There are options which provide unattended upgrades and automatically download and install upgraded packages. I prefer to look at what is going to be installed before I do it and I'm always somewhat concerned a glitch with unattended operations will leave a remote system in a bad situation, so I prefer a semi-manual method. But then I don't run that many servers.

To upgrade all of the packages simply run "apt full-upgrade" and it will downland and install everything in the list, including the latest kernel. Sometimes it is necessary to reboot the server after an upgrade, usually when a new kernel is installed. That is the reason the kernels are not included in the regular upgrades. When you install new packages there are options for installing recommended packages which are not exactly necessary but provide useful additional functions.

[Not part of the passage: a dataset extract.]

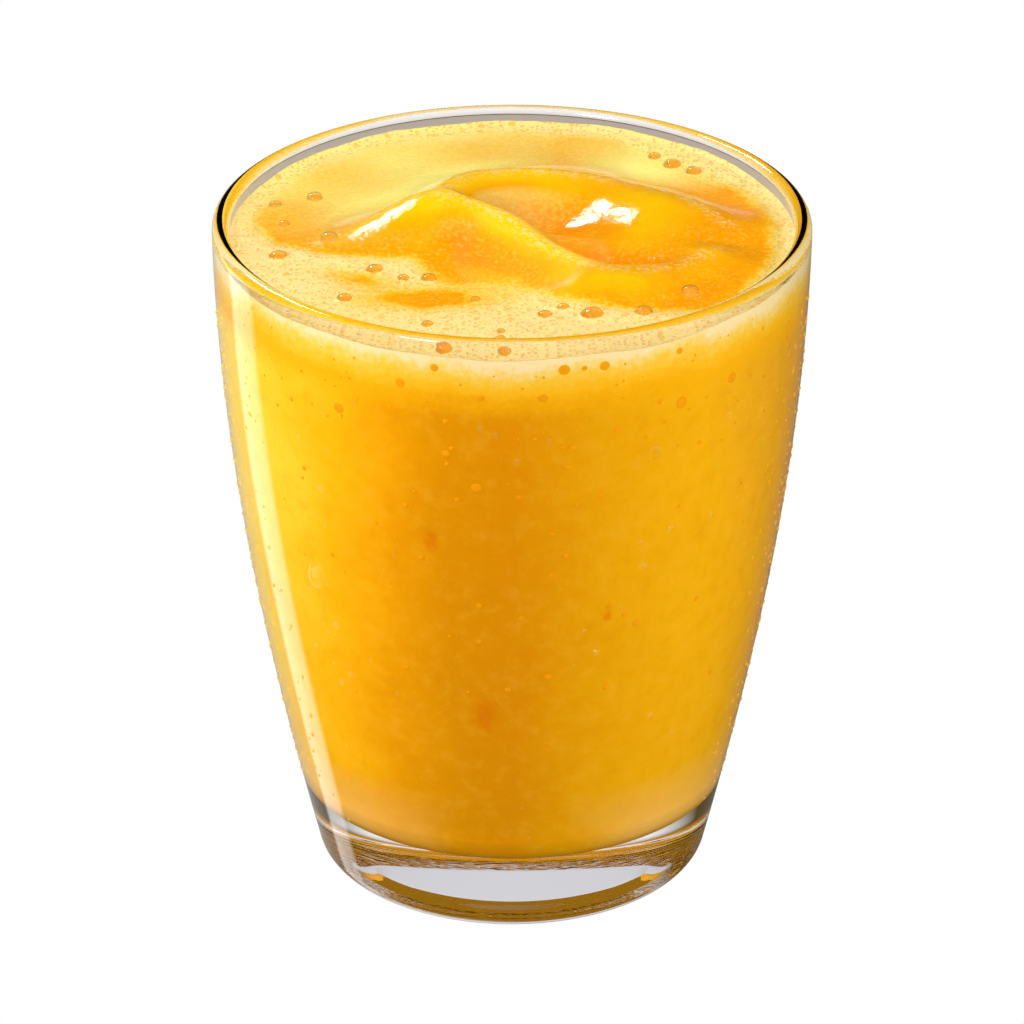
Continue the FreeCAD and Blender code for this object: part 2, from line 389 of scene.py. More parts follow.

The idea of the dpkg system (what apt and it relatives apt-get, aptitude and others use) is to keep the system up to date and consistent. Sometimes it probably upgrades things you don't really need to upgrade but partial upgrades can result in incompatibilities between packages.

There are methods of setting up things so only security updates are installed but that is something I don't do and am not competent to explain.